Scripts that build objects
────────
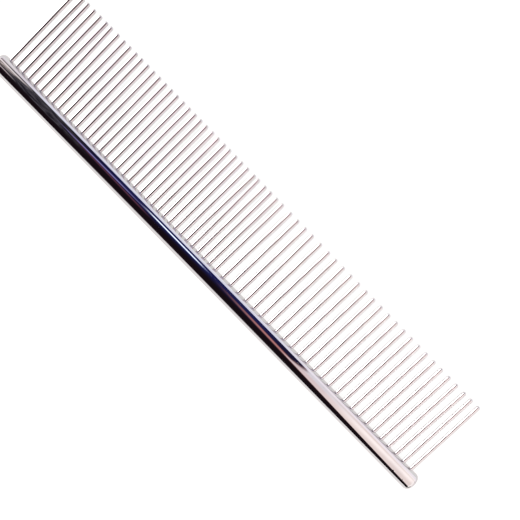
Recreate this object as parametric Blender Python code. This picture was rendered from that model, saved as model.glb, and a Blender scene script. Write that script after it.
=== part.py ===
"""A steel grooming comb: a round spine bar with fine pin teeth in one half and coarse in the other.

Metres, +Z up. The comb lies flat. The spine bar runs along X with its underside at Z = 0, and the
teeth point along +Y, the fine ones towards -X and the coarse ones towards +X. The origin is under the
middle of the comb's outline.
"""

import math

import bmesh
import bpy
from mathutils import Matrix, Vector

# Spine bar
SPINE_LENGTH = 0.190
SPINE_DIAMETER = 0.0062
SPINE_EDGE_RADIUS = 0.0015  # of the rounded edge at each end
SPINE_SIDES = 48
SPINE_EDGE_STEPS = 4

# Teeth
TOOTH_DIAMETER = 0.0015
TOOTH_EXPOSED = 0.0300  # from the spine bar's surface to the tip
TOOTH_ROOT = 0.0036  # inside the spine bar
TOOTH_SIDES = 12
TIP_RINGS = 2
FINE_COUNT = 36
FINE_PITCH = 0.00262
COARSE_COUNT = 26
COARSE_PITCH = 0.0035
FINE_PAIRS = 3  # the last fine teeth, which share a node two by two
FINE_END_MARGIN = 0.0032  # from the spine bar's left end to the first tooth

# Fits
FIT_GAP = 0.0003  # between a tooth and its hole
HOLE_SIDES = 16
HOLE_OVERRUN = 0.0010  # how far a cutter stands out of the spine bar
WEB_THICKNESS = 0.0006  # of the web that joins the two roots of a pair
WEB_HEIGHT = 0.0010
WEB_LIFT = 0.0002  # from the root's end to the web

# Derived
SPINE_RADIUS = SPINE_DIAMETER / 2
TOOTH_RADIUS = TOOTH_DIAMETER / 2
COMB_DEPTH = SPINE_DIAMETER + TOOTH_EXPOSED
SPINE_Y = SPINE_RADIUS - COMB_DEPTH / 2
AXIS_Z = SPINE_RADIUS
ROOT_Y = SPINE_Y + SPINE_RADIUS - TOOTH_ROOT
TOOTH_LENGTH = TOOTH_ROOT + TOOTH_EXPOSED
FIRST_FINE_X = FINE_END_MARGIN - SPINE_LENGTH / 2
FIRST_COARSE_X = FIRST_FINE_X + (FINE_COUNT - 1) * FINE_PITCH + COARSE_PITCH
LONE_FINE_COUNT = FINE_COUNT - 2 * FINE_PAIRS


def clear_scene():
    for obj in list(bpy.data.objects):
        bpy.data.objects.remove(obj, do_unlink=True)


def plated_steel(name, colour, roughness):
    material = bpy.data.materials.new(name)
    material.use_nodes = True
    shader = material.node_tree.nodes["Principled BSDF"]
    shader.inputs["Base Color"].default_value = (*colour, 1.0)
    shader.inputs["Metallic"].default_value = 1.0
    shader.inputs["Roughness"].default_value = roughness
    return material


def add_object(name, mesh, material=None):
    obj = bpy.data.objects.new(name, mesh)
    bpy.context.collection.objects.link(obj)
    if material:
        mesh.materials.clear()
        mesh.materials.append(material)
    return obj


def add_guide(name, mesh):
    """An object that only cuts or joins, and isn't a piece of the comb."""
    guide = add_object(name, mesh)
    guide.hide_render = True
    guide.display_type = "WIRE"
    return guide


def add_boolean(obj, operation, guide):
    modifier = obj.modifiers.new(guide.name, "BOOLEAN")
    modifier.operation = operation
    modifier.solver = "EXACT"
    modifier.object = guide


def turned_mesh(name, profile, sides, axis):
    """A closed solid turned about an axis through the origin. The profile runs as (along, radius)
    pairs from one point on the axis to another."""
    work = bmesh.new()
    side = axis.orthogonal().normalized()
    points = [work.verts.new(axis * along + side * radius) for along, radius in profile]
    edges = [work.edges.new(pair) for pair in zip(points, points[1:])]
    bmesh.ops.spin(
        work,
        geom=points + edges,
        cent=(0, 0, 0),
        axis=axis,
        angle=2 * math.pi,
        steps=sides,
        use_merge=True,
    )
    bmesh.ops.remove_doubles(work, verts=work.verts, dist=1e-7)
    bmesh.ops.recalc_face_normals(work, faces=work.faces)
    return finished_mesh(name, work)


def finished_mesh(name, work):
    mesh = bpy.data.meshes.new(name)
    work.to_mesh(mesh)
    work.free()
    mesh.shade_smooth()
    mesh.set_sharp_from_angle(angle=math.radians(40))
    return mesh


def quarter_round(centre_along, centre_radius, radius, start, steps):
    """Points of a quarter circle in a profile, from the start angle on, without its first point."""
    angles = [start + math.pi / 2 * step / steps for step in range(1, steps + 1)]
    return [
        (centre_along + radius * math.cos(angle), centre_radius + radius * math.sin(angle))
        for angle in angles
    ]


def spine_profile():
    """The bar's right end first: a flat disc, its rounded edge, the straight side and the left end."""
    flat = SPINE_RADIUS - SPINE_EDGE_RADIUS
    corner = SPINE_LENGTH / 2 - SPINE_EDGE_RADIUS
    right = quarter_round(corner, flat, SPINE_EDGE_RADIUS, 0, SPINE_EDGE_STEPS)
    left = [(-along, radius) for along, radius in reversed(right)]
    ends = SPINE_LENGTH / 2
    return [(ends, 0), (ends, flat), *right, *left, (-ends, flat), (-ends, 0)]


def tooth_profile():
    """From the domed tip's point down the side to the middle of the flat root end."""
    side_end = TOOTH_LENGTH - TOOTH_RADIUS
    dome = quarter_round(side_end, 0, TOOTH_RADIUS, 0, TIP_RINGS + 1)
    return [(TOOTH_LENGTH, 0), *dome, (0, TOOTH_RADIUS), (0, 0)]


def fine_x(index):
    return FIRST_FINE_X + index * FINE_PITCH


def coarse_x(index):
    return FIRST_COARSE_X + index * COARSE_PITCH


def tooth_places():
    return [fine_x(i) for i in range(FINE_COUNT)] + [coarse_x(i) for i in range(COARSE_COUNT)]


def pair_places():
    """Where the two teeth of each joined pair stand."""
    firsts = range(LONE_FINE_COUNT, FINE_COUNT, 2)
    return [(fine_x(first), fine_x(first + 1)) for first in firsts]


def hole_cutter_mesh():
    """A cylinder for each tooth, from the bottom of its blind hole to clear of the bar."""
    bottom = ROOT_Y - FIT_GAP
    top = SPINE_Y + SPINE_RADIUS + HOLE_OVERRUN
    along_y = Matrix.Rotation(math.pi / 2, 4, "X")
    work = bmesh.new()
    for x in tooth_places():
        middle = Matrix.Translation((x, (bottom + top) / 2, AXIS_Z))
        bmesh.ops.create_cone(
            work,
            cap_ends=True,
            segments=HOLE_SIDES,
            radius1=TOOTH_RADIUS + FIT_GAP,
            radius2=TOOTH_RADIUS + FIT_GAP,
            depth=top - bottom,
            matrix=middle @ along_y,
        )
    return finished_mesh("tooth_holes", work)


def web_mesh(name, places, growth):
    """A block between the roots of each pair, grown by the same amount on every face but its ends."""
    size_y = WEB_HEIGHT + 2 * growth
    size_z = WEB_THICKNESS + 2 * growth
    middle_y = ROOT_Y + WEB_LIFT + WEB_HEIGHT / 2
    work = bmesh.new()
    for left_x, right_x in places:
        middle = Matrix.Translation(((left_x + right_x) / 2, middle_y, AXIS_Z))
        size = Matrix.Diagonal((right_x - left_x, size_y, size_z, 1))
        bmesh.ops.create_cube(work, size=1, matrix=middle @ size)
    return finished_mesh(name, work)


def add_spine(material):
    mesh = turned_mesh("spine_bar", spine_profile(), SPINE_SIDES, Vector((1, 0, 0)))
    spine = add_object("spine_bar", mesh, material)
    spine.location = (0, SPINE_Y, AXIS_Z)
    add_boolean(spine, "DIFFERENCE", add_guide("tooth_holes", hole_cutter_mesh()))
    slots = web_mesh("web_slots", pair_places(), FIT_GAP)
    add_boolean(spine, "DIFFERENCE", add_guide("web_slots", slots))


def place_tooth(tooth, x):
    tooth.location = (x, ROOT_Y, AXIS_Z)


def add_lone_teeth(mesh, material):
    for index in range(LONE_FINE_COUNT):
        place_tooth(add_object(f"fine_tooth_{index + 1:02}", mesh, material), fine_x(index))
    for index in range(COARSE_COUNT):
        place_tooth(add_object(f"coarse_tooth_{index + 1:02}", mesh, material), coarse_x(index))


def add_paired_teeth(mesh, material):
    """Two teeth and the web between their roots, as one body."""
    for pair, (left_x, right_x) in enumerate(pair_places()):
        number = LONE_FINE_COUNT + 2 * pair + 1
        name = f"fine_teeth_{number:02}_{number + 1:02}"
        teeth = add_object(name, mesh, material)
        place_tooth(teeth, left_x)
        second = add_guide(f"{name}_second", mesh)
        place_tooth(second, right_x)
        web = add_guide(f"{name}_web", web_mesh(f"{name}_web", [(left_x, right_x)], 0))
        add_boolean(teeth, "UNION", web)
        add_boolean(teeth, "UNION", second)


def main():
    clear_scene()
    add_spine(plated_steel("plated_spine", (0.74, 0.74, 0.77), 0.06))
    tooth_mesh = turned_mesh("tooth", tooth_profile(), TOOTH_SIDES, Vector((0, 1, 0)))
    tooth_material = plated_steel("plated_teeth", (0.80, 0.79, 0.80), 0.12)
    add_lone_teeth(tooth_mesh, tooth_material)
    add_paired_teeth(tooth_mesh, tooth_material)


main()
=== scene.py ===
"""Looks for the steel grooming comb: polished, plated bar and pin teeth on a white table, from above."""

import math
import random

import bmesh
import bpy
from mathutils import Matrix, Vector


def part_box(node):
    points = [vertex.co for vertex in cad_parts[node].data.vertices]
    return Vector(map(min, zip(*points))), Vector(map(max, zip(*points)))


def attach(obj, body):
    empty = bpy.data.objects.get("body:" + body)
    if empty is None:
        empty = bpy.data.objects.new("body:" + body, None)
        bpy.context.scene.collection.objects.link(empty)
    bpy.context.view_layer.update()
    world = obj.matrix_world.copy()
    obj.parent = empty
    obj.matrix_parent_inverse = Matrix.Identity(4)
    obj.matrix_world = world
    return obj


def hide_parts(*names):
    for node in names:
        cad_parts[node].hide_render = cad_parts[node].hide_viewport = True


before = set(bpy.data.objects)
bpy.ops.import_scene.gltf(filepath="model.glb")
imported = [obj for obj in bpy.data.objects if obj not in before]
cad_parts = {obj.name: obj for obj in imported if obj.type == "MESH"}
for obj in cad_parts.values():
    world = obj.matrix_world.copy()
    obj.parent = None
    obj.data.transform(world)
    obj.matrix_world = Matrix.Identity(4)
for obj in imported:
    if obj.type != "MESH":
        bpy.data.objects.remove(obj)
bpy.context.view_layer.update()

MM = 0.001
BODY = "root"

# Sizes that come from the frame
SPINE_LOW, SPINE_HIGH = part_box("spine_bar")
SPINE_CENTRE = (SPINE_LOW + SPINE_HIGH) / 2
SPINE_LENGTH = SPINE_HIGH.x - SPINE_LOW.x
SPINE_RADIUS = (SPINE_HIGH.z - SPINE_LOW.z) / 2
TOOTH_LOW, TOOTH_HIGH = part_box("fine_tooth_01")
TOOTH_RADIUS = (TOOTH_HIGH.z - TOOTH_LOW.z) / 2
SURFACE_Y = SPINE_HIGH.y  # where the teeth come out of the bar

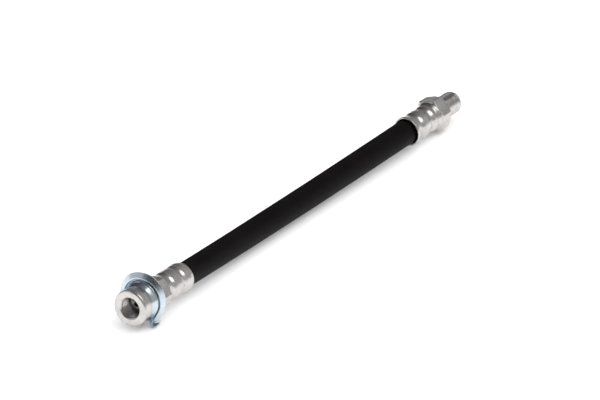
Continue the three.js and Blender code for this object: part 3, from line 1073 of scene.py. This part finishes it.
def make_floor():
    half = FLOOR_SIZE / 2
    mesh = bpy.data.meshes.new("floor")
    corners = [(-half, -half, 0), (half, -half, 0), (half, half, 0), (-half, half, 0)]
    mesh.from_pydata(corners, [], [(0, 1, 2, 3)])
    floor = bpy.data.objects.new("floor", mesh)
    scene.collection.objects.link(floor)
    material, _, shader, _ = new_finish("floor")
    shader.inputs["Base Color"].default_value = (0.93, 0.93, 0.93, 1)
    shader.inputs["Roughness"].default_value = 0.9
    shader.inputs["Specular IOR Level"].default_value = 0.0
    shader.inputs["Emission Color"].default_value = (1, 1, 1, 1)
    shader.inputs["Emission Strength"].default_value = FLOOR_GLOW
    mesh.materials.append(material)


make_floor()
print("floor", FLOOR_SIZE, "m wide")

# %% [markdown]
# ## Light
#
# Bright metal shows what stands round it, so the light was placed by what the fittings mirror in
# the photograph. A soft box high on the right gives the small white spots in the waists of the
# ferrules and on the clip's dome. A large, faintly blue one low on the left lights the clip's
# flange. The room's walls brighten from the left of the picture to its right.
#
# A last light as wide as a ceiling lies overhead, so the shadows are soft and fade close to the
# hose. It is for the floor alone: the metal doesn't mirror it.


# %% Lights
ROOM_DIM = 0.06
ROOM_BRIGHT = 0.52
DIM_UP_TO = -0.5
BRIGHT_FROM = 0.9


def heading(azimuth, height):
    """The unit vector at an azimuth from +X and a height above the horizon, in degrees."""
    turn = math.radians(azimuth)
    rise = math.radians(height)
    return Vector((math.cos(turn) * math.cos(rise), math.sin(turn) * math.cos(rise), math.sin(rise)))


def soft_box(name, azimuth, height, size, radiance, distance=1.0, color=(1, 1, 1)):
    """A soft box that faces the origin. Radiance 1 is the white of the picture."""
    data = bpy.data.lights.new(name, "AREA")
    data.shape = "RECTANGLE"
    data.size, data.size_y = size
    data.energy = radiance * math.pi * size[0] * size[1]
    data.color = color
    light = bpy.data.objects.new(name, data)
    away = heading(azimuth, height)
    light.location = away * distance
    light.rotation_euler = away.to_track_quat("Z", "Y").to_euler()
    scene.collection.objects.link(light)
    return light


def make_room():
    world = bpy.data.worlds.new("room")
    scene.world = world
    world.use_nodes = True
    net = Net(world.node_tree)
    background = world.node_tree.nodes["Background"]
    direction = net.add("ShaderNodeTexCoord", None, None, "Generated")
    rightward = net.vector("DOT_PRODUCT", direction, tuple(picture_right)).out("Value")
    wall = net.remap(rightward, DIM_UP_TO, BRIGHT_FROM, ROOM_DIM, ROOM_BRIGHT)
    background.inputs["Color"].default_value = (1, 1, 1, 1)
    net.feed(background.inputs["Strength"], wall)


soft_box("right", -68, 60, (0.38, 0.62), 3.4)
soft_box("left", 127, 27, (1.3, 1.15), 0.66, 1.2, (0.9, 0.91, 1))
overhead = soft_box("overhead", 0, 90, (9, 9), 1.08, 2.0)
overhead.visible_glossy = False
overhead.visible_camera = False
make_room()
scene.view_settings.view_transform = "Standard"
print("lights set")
────────
Exercise prompt: Your task is to quote, without any alteration, the lines running from the top of the records to the line that holds "SPINE_EDGE_STEPS = 4", both included.

Solution below:
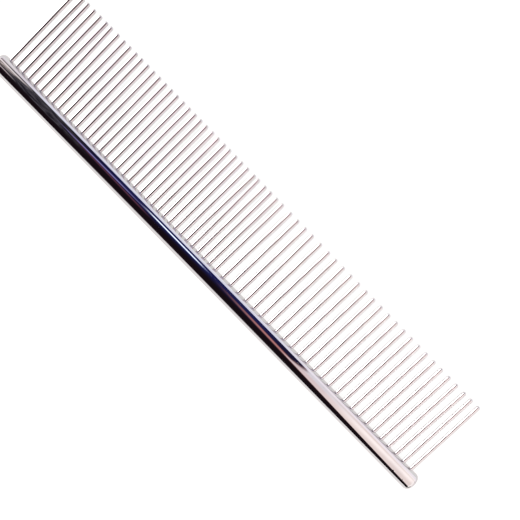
Recreate this object as parametric Blender Python code. This picture was rendered from that model, saved as model.glb, and a Blender scene script. Write that script after it.
=== part.py ===
"""A steel grooming comb: a round spine bar with fine pin teeth in one half and coarse in the other.

Metres, +Z up. The comb lies flat. The spine bar runs along X with its underside at Z = 0, and the
teeth point along +Y, the fine ones towards -X and the coarse ones towards +X. The origin is under the
middle of the comb's outline.
"""

import math

import bmesh
import bpy
from mathutils import Matrix, Vector

# Spine bar
SPINE_LENGTH = 0.190
SPINE_DIAMETER = 0.0062
SPINE_EDGE_RADIUS = 0.0015  # of the rounded edge at each end
SPINE_SIDES = 48
SPINE_EDGE_STEPS = 4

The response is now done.